# Brisket, 102 IT after 6 hours



## krs1 (Feb 21, 2016)

I woke up to put some mop sauce on the brisket and found the GFI outlet popped and the smoker was cold.  The internal temp on the brisket was 102 about 6 hours from start time.  Is it safe to continue smoking or should I count my losses now?


----------



## SmokinAl (Feb 21, 2016)

Did you put the temp probe in when you started or after 6 hours when you checked it?

If you didn't probe it in the beginning you should be OK.

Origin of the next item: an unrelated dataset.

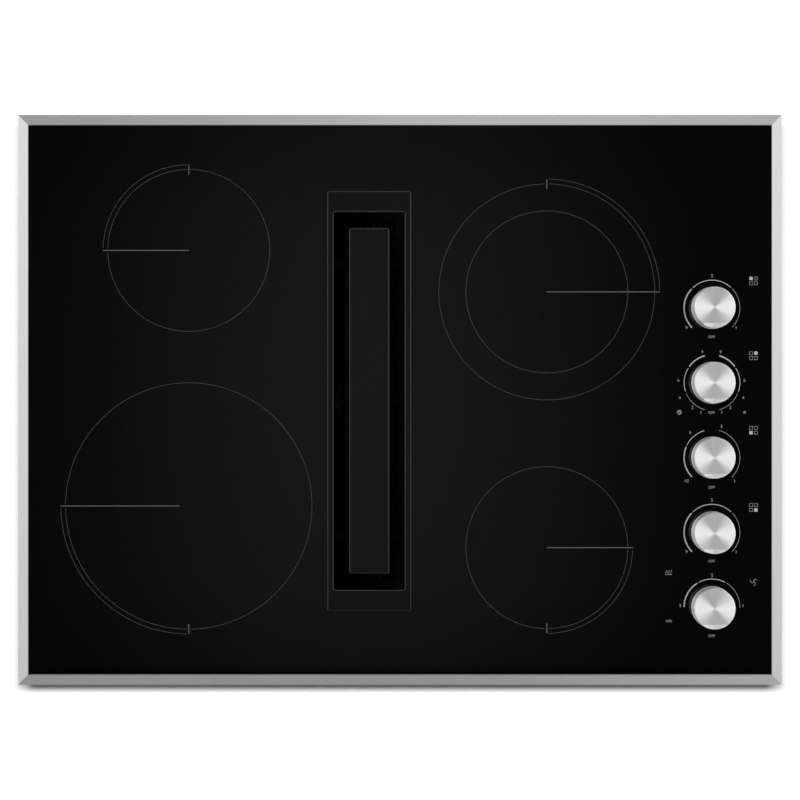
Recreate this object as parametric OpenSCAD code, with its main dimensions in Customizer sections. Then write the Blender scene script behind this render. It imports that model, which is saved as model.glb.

If you did your taking a chance.

PM Chef Jimmy J, he should be able to give you the correct answer.

Al


----------



## four20 (Feb 21, 2016)

What size is the brisket? i wouldn't fret with beef if you were 6 hours in. Get you a temp probe with an alarm and make sure you have a dedicated power source for you electric smoker. By dedicated i mean only one outlet for that breaker. also make sure you are running a 20 amp gfci. Most are 15 amp.


----------



## daveomak (Feb 21, 2016)

That temp is in the PERFECT temperature zone for growing pathogens that can really make you sick or worse....


----------



## krs1 (Feb 21, 2016)

I've continued smoking while hoping for some input.  The brisket was 8.5lbs when put on the grill.  A probe was inserted at the start and read 40 degrees.  The IT of 102 was at the 6 hour mark when I woke up this morning.  No clue when the breaker tripped.  I've definitely learned to have a dedicated breaker for the Traeger.  

I've spoken to two buddies; one said not to worry about the beef as some people leave meat out all day before grilling...the other said he'd give it a go because the meat is expensive and he'd deal with a little diarrhea...haha.  

The IT is currently 184, getting close to crunch time and I still don't know if it's safe to eat this thing.


----------



## four20 (Feb 21, 2016)

It seems like it couldn't have been off long. what was the smoker temp you were running? Dave makes a good point, it can be dangerous. It seems were are trying to determine the time of failure.


----------



## krs1 (Feb 21, 2016)

The grill was on the "Smoke" setting which I believe Traeger says is about 165...I've seen the internsl grill temp as high as 185 on this setting.  The plan was to turn up to 225 at the 6 hour mark...which I did anyway.


----------



## 1967robg (Feb 21, 2016)

Some may say I'm crazy but if it smells ok and tastes ok I'd eat it and serve it to family and friends. I'd tell them what happened and let them decide if they're having brisket or hot dogs.
But that's just me


----------



## four20 (Feb 21, 2016)

I dont think it was off long. You had a 60 degree rise in 6 hours at 185 f. So I am going with safe. Now onto the root cause........ Why did the gfci trip?


----------



## krs1 (Feb 21, 2016)

The gfci tripped because I have a dehumidifier and freezer that run on the same breaker and I forgot to unplug the dehumidifier.  A dedicated breaker is in order.


----------



## chef jimmyj (Feb 21, 2016)

Any Bacteria was killed when the brisket was in the smoker more than a few minutes and did not magically return when the power went off. It could sit in the temp danger zone several hours without worry. The hot surface, much more than 102° for several hours, killed any bacteria and even if for some reason bacteria made it's way on to the meat once the smoker went off, the surface is not conducive to bacterial growth from the salt in the rub and the dehydration of the meat surface.  Don't worry about the probe...JJ

Updated with more detail for future readers.


----------



## krs1 (Feb 21, 2016)

Thank you Al, Dave, Four20, 1967RobG and Chef JimmyJ for your input!  We went ahead and ate the brisket, it tasted pretty darn good. Hopefully we will feel the same way tomorrow.  The next one will taste a whole lot better without the concern hanging over us.


----------